Return, word for word, the lines from the line holding "mesh.shade_smooth()" through the line holding "for node in". Include both end lines and no others.

━━━━━━

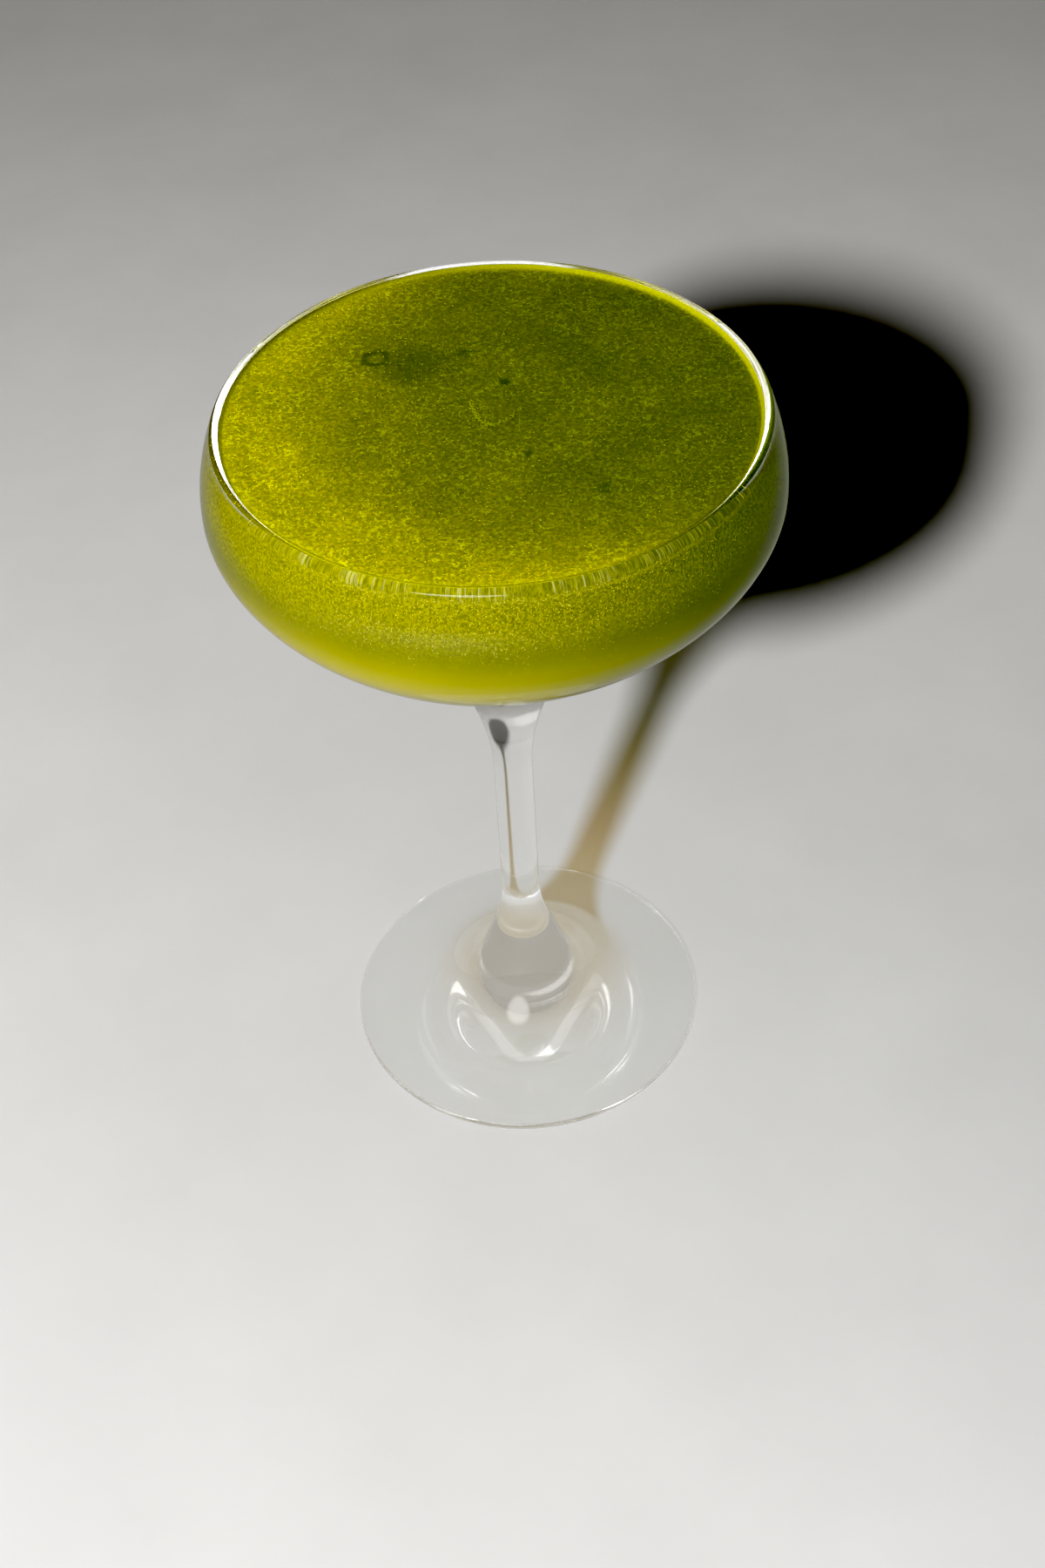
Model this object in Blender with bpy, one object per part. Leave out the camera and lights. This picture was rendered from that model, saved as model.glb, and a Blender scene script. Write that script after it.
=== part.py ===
# A green cocktail poured to the brim of a stemmed coupe glass.
# Lengths are metres, +Z is up and the origin is the middle of the foot, on the table.

import math

import bpy

SEGMENTS = 72
SHARP_ANGLE = math.radians(50)

# Whole glass
GLASS_HEIGHT = 0.1525
BELLY_RADIUS = 0.0503
BELLY_HEIGHT = 0.1389

# Rounded lip
RIM_RADIUS = 0.0475
LIP_THICKNESS = 0.0025
LIP_LEAN = math.radians(23)
LIP_OUTER_STEPS = 3
LIP_INNER_STEPS = 4

# Outer side of the bowl
UPPER_SIDE_HANDLE = 0.0045
UPPER_SIDE_STEPS = 4
LOWER_SIDE_HANDLE = 0.013
NECK_RADIUS = 0.0173
NECK_HEIGHT = 0.1055
NECK_SLOPE = math.radians(34.5)
NECK_BOWL_HANDLE = 0.0073
LOWER_SIDE_STEPS = 9

# Inner side of the bowl
BELLY_WALL = 0.0019
INNER_LOWER_HANDLE = 0.0119
INNER_FLOOR_HEIGHT = 0.1061
INNER_FLOOR_HANDLE = 0.0204
INNER_STEPS = 9

# Stem
STEM_RADIUS = 0.0038
STEM_TOP_HEIGHT = 0.071
STEM_FOOT_HEIGHT = 0.040
NECK_STEM_HANDLE = 0.0072
STEM_NECK_HANDLE = 0.0123
NECK_STEPS = 7

# Foot
FOOT_RADIUS = 0.0362
FOOT_EDGE_THICKNESS = 0.0018
FOOT_EDGE_STEPS = 4
FOOT_TOP_SLOPE = math.radians(3)
COLLAR_RADIUS = 0.0068
COLLAR_HEIGHT = 0.022
COLLAR_SLOPE = math.radians(70)
COLLAR_HANDLE = 0.008
FOOT_SPREAD_HANDLE = 0.022
COLLAR_STEPS = 5
FOOT_TOP_STEPS = 8

# Drink
LEVEL_BELOW_RIM = 0.0005
DRINK_GAP = 0.00031
DRINK_EDGE_STEPS = 3

GLASS_COLOUR = (0.93, 0.95, 0.93, 1.0)
GLASS_REFRACTION = 1.5
DRINK_COLOUR = (0.235, 0.25, 0.004, 1.0)
DRINK_ROUGHNESS = 0.35


def clear_scene():
    for thing in list(bpy.data.objects):
        bpy.data.objects.remove(thing, do_unlink=True)


def bezier(start, start_handle, end_handle, end, steps):
    """Points of one cubic curve after its start, as (radius, height)."""
    points = []
    for step in range(1, steps + 1):
        t = step / steps
        weights = ((1 - t) ** 3, 3 * (1 - t) ** 2 * t, 3 * (1 - t) * t**2, t**3)
        corners = (start, start_handle, end_handle, end)
        radius = sum(w * corner[0] for w, corner in zip(weights, corners))
        height = sum(w * corner[1] for w, corner in zip(weights, corners))
        points.append((radius, height))
    return points


def lip_arc(extra, first_angle, last_angle, steps):
    """Points round the middle of the lip, at half its thickness plus extra."""
    radius = LIP_THICKNESS / 2 + extra
    middle = (RIM_RADIUS - LIP_THICKNESS / 2, GLASS_HEIGHT - LIP_THICKNESS / 2)
    points = []
    for step in range(steps + 1):
        angle = first_angle + (last_angle - first_angle) * step / steps
        points.append((middle[0] + radius * math.cos(angle), middle[1] + radius * math.sin(angle)))
    return points


def foot_profile():
    """From the middle of the underside, round the edge and up to the collar."""
    edge = FOOT_EDGE_THICKNESS / 2
    points = [(0.0, 0.0)]
    for step in range(FOOT_EDGE_STEPS + 1):
        angle = -math.pi / 2 + math.pi * step / FOOT_EDGE_STEPS
        points.append((FOOT_RADIUS - edge + edge * math.cos(angle), edge + edge * math.sin(angle)))
    start = points[-1]
    collar = (COLLAR_RADIUS, COLLAR_HEIGHT)
    out = (
        start[0] - FOOT_SPREAD_HANDLE * math.cos(FOOT_TOP_SLOPE),
        start[1] + FOOT_SPREAD_HANDLE * math.sin(FOOT_TOP_SLOPE),
    )
    back = (
        collar[0] + COLLAR_HANDLE * math.cos(COLLAR_SLOPE),
        collar[1] - COLLAR_HANDLE * math.sin(COLLAR_SLOPE),
    )
    return points + bezier(start, out, back, collar, FOOT_TOP_STEPS)


def stem_profile():
    """From the collar up the stem to the neck of the bowl."""
    collar = (COLLAR_RADIUS, COLLAR_HEIGHT)
    stem_foot = (STEM_RADIUS, STEM_FOOT_HEIGHT)
    stem_top = (STEM_RADIUS, STEM_TOP_HEIGHT)
    neck = (NECK_RADIUS, NECK_HEIGHT)
    up = (
        collar[0] - COLLAR_HANDLE * math.cos(COLLAR_SLOPE),
        collar[1] + COLLAR_HANDLE * math.sin(COLLAR_SLOPE),
    )
    below = (STEM_RADIUS, STEM_FOOT_HEIGHT - COLLAR_HANDLE)
    above = (STEM_RADIUS, STEM_TOP_HEIGHT + STEM_NECK_HANDLE)
    under = (
        neck[0] - NECK_STEM_HANDLE * math.cos(NECK_SLOPE),
        neck[1] - NECK_STEM_HANDLE * math.sin(NECK_SLOPE),
    )
    points = bezier(collar, up, below, stem_foot, COLLAR_STEPS)
    points.append(stem_top)
    return points + bezier(stem_top, above, under, neck, NECK_STEPS)


def bowl_outer_profile():
    """From the neck out to the belly and up to the lip."""
    neck = (NECK_RADIUS, NECK_HEIGHT)
    belly = (BELLY_RADIUS, BELLY_HEIGHT)
    lip = lip_arc(0.0, LIP_LEAN, math.pi / 2, 1)[0]
    out = (
        neck[0] + NECK_BOWL_HANDLE * math.cos(NECK_SLOPE),
        neck[1] + NECK_BOWL_HANDLE * math.sin(NECK_SLOPE),
    )
    under = (BELLY_RADIUS, BELLY_HEIGHT - LOWER_SIDE_HANDLE)
    over = (BELLY_RADIUS, BELLY_HEIGHT + UPPER_SIDE_HANDLE)
    near_lip = (
        lip[0] + UPPER_SIDE_HANDLE * math.sin(LIP_LEAN),
        lip[1] - UPPER_SIDE_HANDLE * math.cos(LIP_LEAN),
    )
    lower = bezier(neck, out, under, belly, LOWER_SIDE_STEPS)
    return lower + bezier(belly, over, near_lip, lip, UPPER_SIDE_STEPS)


def bowl_inner_profile():
    """From the inner side of the lip down to the middle of the floor."""
    start = lip_arc(0.0, math.pi, math.pi + LIP_LEAN, 1)[-1]
    belly_radius = BELLY_RADIUS - BELLY_WALL
    belly = (belly_radius, BELLY_HEIGHT)
    floor = (0.0, INNER_FLOOR_HEIGHT)
    near_lip = (
        start[0] + UPPER_SIDE_HANDLE * math.sin(LIP_LEAN),
        start[1] - UPPER_SIDE_HANDLE * math.cos(LIP_LEAN),
    )
    over = (belly_radius, BELLY_HEIGHT + UPPER_SIDE_HANDLE)
    under = (belly_radius, BELLY_HEIGHT - INNER_LOWER_HANDLE)
    near_floor = (INNER_FLOOR_HANDLE, INNER_FLOOR_HEIGHT)
    points = bezier(start, near_lip, over, belly, UPPER_SIDE_STEPS)
    return points + bezier(belly, under, near_floor, floor, INNER_STEPS)


def glass_profile():
    lip = lip_arc(0.0, LIP_LEAN, math.pi / 2, LIP_OUTER_STEPS)[1:]
    lip += lip_arc(0.0, math.pi / 2, math.pi + LIP_LEAN, LIP_INNER_STEPS)[1:]
    return foot_profile() + stem_profile() + bowl_outer_profile() + lip + bowl_inner_profile()


def moved_inward(points, distance):
    """Shifts a profile that runs down to the axis square to itself, towards the drink."""
    moved = []
    for index in range(len(points) - 1):
        before = points[max(index - 1, 0)]
        after = points[index + 1]
        along = (after[0] - before[0], after[1] - before[1])
        length = math.hypot(along[0], along[1])
        radius = points[index][0] + distance * along[1] / length
        height = points[index][1] - distance * along[0] / length
        moved.append((radius, height))
    moved.append((0.0, points[-1][1] + distance))
    return moved


def drink_profile():
    """From the middle of the floor up the wall to the flat surface near the brim."""
    radius = LIP_THICKNESS / 2 + DRINK_GAP
    level_angle = math.pi - math.asin((LIP_THICKNESS / 2 - LEVEL_BELOW_RIM) / radius)
    edge = lip_arc(DRINK_GAP, level_angle, math.pi + LIP_LEAN, DRINK_EDGE_STEPS)
    down = edge + moved_inward(bowl_inner_profile(), DRINK_GAP)
    return down[::-1] + [(0.0, GLASS_HEIGHT - LEVEL_BELOW_RIM)]


def lathe(name, profile, material):
    """Turns a profile that starts and ends on the axis, running outward, up and back in."""
    rings = profile[1:-1]
    points = [(0.0, 0.0, profile[0][1])]
    for radius, height in rings:
        for segment in range(SEGMENTS):
            angle = 2 * math.pi * segment / SEGMENTS
            points.append((radius * math.cos(angle), radius * math.sin(angle), height))
    points.append((0.0, 0.0, profile[-1][1]))
    top = len(points) - 1
    last = 1 + (len(rings) - 1) * SEGMENTS
    faces = []
    for segment in range(SEGMENTS):
        after = (segment + 1) % SEGMENTS
        faces.append((0, 1 + after, 1 + segment))
        for ring in range(len(rings) - 1):
            low = 1 + ring * SEGMENTS
            high = low + SEGMENTS
            faces.append((low + segment, low + after, high + after, high + segment))
        faces.append((last + segment, last + after, top))
    mesh = bpy.data.meshes.new(name)
    mesh.from_pydata(points, [], faces)
    mesh.shade_smooth()
    mesh.set_sharp_from_angle(angle=SHARP_ANGLE)
    mesh.materials.append(material)
    thing = bpy.data.objects.new(name, mesh)
    bpy.context.scene.collection.objects.link(thing)
    return thing


def glass_material():
    material = bpy.data.materials.new("clear_glass")
    material.use_nodes = True
    shader = material.node_tree.nodes["Principled BSDF"]
    shader.inputs["Base Color"].default_value = GLASS_COLOUR
    shader.inputs["Roughness"].default_value = 0.0
    shader.inputs["Metallic"].default_value = 0.0
    shader.inputs["IOR"].default_value = GLASS_REFRACTION
    shader.inputs["Transmission Weight"].default_value = 1.0
    return material


def drink_material():
    material = bpy.data.materials.new("green_drink")
    material.use_nodes = True
    shader = material.node_tree.nodes["Principled BSDF"]
    shader.inputs["Base Color"].default_value = DRINK_COLOUR
    shader.inputs["Roughness"].default_value = DRINK_ROUGHNESS
    shader.inputs["Metallic"].default_value = 0.0
    return material


clear_scene()
lathe("coupe_glass", glass_profile(), glass_material())
lathe("green_cocktail", drink_profile(), drink_material())
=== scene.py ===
# Looks of a green cocktail in its coupe glass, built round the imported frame.
# Lengths are metres, +Z is up and the origin is the middle of the foot, on the table.

import math
import random

import bpy
import numpy as np
from mathutils import Matrix, Vector, noise


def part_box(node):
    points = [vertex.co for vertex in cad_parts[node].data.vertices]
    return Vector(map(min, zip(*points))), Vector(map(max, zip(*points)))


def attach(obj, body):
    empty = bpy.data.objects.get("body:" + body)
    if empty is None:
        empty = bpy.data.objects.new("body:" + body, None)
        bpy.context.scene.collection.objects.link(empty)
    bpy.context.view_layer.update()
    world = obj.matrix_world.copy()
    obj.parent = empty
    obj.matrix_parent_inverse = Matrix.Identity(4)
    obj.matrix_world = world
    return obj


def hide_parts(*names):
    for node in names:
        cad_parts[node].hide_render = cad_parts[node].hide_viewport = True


# Camera, fitted to the glass's outline in the photograph
CAMERA_PLACE = (0.0, -0.3013, 0.3654)
CAMERA_PITCH = math.radians(45.0)
CAMERA_YAW = math.radians(0.30)
CAMERA_ROLL = math.radians(-3.44)
CAMERA_LENS = 50.0
CAMERA_SENSOR = 36.0

# Glass: the same sizes as the solid, turned with more steps
GLASS_SEGMENTS = 256
GLASS_STEP = 0.0008
LIP_STEPS = 28
FOOT_EDGE_STEPS = 12
RIM_RADIUS = 0.0475
LIP_THICKNESS = 0.0025
LIP_LEAN = math.radians(23)
BELLY_BELOW_RIM = 0.0136
UPPER_SIDE_HANDLE = 0.0045
LOWER_SIDE_HANDLE = 0.013
NECK = (0.0173, 0.1055)
NECK_SLOPE = math.radians(34.5)
NECK_BOWL_HANDLE = 0.0073
BELLY_WALL = 0.0019
INNER_LOWER_HANDLE = 0.0119
INNER_FLOOR_HEIGHT = 0.1061
INNER_FLOOR_HANDLE = 0.0204
STEM_RADIUS = 0.0038
STEM_TOP_HEIGHT = 0.071
STEM_FOOT_HEIGHT = 0.040
NECK_STEM_HANDLE = 0.0072
STEM_NECK_HANDLE = 0.0123
FOOT_RADIUS = 0.0362
FOOT_EDGE_THICKNESS = 0.0018
FOOT_TOP_SLOPE = math.radians(3)
COLLAR = (0.0068, 0.022)
COLLAR_SLOPE = math.radians(70)
COLLAR_HANDLE = 0.008
FOOT_SPREAD_HANDLE = 0.022

# Looks of the glass, and the lamp light that it lets through: at each share of
# STEM_SHADE_TOP up the foot and stem, and in the bowl from its floor up
GLASS_TINT = (0.995, 1.0, 0.995, 1.0)
GLASS_REFRACTION = 1.5
BOWL_SHADE = (0.95, 0.95, 0.95, 1.0)
BOWL_SHADE_FADE = (0.103, 0.108)
STEM_SHADE_TOP = 0.1
STEM_SHADE = [
    (0.04, (0.955, 0.955, 0.95)),
    (0.12, (0.87, 0.80, 0.67)),
    (0.33, (0.825, 0.75, 0.587)),
    (0.42, (0.76, 0.665, 0.50)),
    (0.54, (0.636, 0.57, 0.41)),
    (0.65, (0.466, 0.43, 0.277)),
    (0.76, (0.33, 0.32, 0.24)),
]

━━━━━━

## ANSWER BELOW
    mesh.shade_smooth()
    mesh.set_sharp_from_angle(angle=SHARP_ANGLE)
    mesh.materials.append(material)
    thing = bpy.data.objects.new(name, mesh)
    bpy.context.scene.collection.objects.link(thing)
    return thing


def glass_material():
    material = bpy.data.materials.new("clear_glass")
    material.use_nodes = True
    shader = material.node_tree.nodes["Principled BSDF"]
    shader.inputs["Base Color"].default_value = GLASS_COLOUR
    shader.inputs["Roughness"].default_value = 0.0
    shader.inputs["Metallic"].default_value = 0.0
    shader.inputs["IOR"].default_value = GLASS_REFRACTION
    shader.inputs["Transmission Weight"].default_value = 1.0
    return material


def drink_material():
    material = bpy.data.materials.new("green_drink")
    material.use_nodes = True
    shader = material.node_tree.nodes["Principled BSDF"]
    shader.inputs["Base Color"].default_value = DRINK_COLOUR
    shader.inputs["Roughness"].default_value = DRINK_ROUGHNESS
    shader.inputs["Metallic"].default_value = 0.0
    return material


clear_scene()
lathe("coupe_glass", glass_profile(), glass_material())
lathe("green_cocktail", drink_profile(), drink_material())
=== scene.py ===
# Looks of a green cocktail in its coupe glass, built round the imported frame.
# Lengths are metres, +Z is up and the origin is the middle of the foot, on the table.

import math
import random

import bpy
import numpy as np
from mathutils import Matrix, Vector, noise


def part_box(node):
    points = [vertex.co for vertex in cad_parts[node].data.vertices]
    return Vector(map(min, zip(*points))), Vector(map(max, zip(*points)))


def attach(obj, body):
    empty = bpy.data.objects.get("body:" + body)
    if empty is None:
        empty = bpy.data.objects.new("body:" + body, None)
        bpy.context.scene.collection.objects.link(empty)
    bpy.context.view_layer.update()
    world = obj.matrix_world.copy()
    obj.parent = empty
    obj.matrix_parent_inverse = Matrix.Identity(4)
    obj.matrix_world = world
    return obj


def hide_parts(*names):
    for node in names:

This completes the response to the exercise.